GIVEN TASK — Reproduce each line bearing the word "from".

--- Begin GIVEN INFORMATION ---

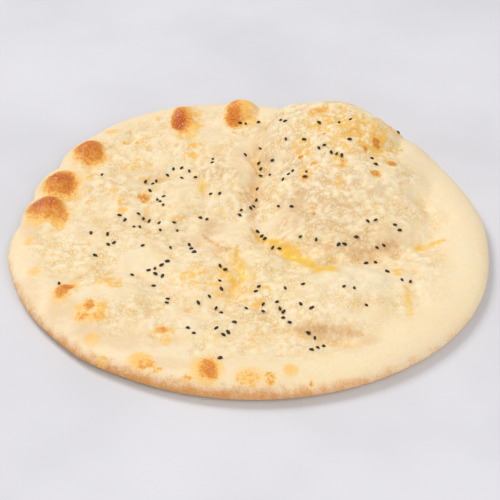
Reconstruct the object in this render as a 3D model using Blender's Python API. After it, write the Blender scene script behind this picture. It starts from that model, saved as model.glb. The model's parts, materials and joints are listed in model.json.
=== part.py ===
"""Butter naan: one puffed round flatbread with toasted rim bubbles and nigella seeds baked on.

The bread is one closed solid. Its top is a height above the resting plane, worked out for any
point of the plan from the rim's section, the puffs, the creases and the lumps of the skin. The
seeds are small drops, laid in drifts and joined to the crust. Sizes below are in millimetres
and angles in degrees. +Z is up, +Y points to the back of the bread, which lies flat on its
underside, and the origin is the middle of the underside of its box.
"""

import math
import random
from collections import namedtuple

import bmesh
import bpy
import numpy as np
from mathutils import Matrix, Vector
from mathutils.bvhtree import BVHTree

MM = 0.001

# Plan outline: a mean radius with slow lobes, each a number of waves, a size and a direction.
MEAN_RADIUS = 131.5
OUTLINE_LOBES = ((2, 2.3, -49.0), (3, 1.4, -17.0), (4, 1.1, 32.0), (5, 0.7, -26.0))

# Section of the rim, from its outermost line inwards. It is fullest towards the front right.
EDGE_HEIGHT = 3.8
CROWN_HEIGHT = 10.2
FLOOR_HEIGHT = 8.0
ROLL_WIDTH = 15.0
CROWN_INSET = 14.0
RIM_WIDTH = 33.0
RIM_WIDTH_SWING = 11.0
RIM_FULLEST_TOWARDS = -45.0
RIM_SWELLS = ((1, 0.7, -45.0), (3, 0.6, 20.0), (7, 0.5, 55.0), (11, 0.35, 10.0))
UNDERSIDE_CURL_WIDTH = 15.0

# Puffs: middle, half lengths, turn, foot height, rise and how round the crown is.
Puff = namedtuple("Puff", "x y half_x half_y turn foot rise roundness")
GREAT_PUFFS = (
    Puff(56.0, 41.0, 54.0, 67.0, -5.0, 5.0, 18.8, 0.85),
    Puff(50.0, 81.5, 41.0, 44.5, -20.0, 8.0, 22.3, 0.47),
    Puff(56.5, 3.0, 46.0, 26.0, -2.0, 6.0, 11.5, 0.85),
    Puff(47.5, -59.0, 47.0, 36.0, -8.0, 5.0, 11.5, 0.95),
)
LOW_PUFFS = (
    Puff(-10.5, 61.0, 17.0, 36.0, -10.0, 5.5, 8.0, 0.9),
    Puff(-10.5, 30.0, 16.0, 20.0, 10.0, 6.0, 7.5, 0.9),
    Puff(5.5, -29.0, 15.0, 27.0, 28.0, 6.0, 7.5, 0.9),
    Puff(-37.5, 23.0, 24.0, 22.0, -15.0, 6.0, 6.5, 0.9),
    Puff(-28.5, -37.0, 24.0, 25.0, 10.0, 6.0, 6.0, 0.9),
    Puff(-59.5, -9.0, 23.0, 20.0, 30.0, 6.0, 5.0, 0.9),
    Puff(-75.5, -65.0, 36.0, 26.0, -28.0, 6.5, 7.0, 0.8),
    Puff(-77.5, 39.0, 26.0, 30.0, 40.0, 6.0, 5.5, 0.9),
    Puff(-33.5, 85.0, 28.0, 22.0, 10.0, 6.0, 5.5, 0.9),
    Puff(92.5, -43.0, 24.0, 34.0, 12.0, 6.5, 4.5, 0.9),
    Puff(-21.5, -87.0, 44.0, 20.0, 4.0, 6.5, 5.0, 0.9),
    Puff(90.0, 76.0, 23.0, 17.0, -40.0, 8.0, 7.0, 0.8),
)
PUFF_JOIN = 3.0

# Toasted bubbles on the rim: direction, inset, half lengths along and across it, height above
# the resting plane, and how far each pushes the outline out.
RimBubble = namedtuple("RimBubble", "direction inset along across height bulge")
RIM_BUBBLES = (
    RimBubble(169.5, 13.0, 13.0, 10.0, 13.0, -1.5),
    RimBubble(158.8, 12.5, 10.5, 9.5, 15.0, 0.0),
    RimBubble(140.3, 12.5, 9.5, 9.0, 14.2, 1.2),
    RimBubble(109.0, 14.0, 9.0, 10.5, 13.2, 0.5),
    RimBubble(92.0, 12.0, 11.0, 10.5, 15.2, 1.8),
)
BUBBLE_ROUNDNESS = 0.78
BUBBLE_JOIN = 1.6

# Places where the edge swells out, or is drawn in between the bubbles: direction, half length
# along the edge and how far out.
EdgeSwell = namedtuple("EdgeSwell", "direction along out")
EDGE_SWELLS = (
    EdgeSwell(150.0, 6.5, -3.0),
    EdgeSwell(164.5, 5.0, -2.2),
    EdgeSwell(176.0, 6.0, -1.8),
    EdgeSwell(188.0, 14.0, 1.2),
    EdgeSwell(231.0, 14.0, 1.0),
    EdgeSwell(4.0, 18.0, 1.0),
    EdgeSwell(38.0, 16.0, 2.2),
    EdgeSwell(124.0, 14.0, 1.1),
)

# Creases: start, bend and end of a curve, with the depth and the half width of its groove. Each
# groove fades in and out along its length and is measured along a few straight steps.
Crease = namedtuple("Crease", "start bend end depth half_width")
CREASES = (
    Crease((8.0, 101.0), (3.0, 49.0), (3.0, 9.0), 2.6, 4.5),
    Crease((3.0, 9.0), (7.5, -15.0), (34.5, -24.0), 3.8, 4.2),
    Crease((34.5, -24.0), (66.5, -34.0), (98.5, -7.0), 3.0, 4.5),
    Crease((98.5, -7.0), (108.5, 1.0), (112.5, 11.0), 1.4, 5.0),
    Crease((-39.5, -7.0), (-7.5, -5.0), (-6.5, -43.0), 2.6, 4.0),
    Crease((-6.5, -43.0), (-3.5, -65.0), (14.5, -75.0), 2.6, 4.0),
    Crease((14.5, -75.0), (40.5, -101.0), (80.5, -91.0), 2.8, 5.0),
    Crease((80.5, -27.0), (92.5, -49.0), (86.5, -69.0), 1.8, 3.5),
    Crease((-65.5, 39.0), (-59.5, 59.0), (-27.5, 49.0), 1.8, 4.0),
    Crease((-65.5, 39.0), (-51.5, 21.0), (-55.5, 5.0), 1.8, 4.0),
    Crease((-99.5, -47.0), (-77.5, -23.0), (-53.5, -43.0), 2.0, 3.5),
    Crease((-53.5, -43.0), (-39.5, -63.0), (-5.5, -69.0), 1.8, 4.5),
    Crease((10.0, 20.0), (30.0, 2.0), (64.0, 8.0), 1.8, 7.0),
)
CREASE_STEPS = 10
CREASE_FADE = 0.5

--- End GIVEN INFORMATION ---

EXERCISE ANSWER —
Reconstruct the object in this render as a 3D model using Blender's Python API. After it, write the Blender scene script behind this picture. It starts from that model, saved as model.glb. The model's parts, materials and joints are listed in model.json.
point of the plan from the rim's section, the puffs, the creases and the lumps of the skin. The
from collections import namedtuple
from mathutils import Matrix, Vector
from mathutils.bvhtree import BVHTree
# Section of the rim, from its outermost line inwards. It is fullest towards the front right.